Repeat every line below exactly as it reads.
--------------------
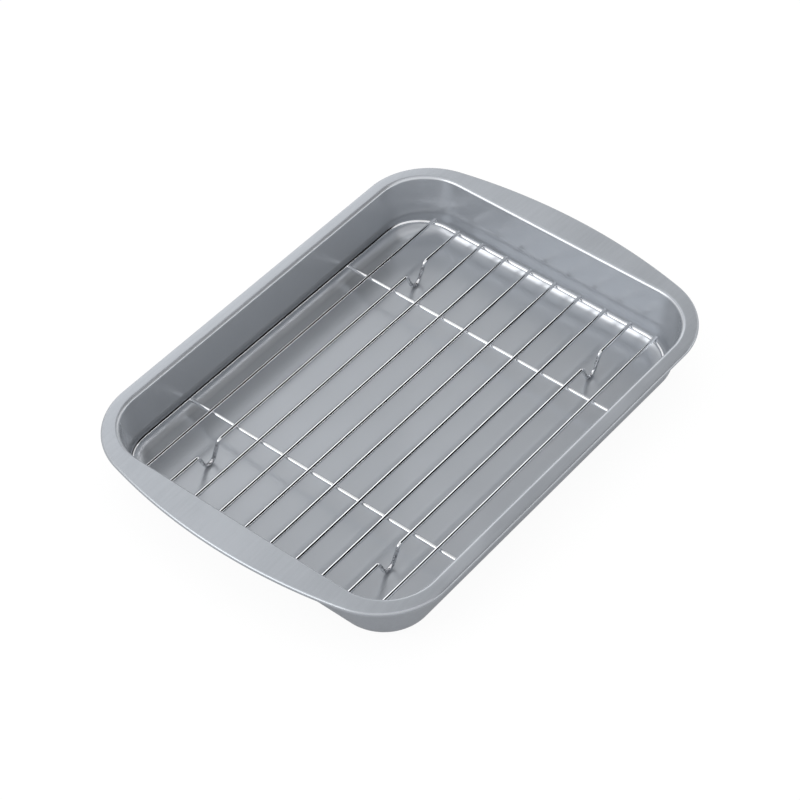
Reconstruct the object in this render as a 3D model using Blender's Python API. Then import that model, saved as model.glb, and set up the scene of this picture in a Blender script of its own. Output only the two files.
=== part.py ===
"""Draining tray with a lift-out wire rack, as separate sub-parts in metres, +Z up.

The tray is one pressed sheet: a flat floor, sloping walls, a slightly drooping flange that
widens into a handle at each short end, and a rolled outer edge. The rack is welded from rods:
one bent frame, two crossbars and ten long wires, two of which are bent down into feet.
The tray lies along X and stands on z = 0, with its middle on the Z axis.
"""
import math

import bmesh
import bpy
from mathutils import Vector

# Gap that is kept between pieces that touch or are welded on the real object.
SEAT_GAP = 0.0003

# Tray: the mouth is where the flange ends and the bend into the wall starts.
SHEET = 0.0008
TRAY_HEIGHT = 0.0485
MOUTH_LENGTH = 0.354
MOUTH_WIDTH = 0.263
MOUTH_CORNER_RADIUS = 0.042
MOUTH_BEND_RADIUS = 0.0030
WALL_DRAFT = math.radians(6.8)
FLOOR_CORNER_RADIUS = 0.034
FLOOR_FILLET_RADIUS = 0.014

# Flange: its width along the long sides, its reach at the middle of each handle, and how far
# it droops from the mouth to the rolled edge.
SIDE_FLANGE_WIDTH = 0.0085
HANDLE_REACH = 0.023
FLANGE_DROOP = 0.0009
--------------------
COMPLETED TASK:
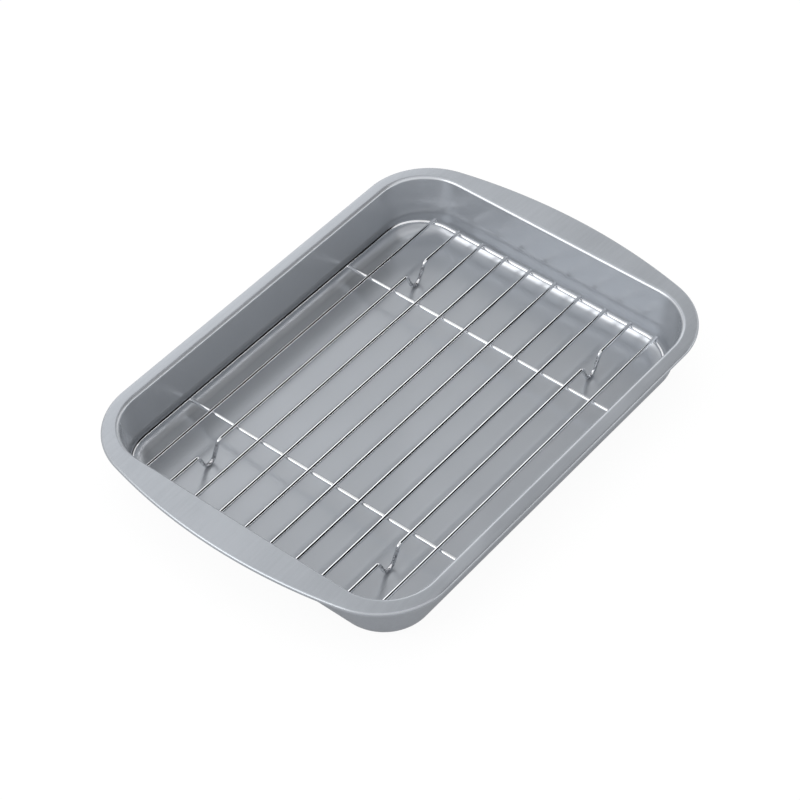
Reconstruct the object in this render as a 3D model using Blender's Python API. Then import that model, saved as model.glb, and set up the scene of this picture in a Blender script of its own. Output only the two files.
=== part.py ===
"""Draining tray with a lift-out wire rack, as separate sub-parts in metres, +Z up.

The tray is one pressed sheet: a flat floor, sloping walls, a slightly drooping flange that
widens into a handle at each short end, and a rolled outer edge. The rack is welded from rods:
one bent frame, two crossbars and ten long wires, two of which are bent down into feet.
The tray lies along X and stands on z = 0, with its middle on the Z axis.
"""
import math

import bmesh
import bpy
from mathutils import Vector

# Gap that is kept between pieces that touch or are welded on the real object.
SEAT_GAP = 0.0003

# Tray: the mouth is where the flange ends and the bend into the wall starts.
SHEET = 0.0008
TRAY_HEIGHT = 0.0485
MOUTH_LENGTH = 0.354
MOUTH_WIDTH = 0.263
MOUTH_CORNER_RADIUS = 0.042
MOUTH_BEND_RADIUS = 0.0030
WALL_DRAFT = math.radians(6.8)
FLOOR_CORNER_RADIUS = 0.034
FLOOR_FILLET_RADIUS = 0.014

# Flange: its width along the long sides, its reach at the middle of each handle, and how far
# it droops from the mouth to the rolled edge.
SIDE_FLANGE_WIDTH = 0.0085
HANDLE_REACH = 0.023
FLANGE_DROOP = 0.0009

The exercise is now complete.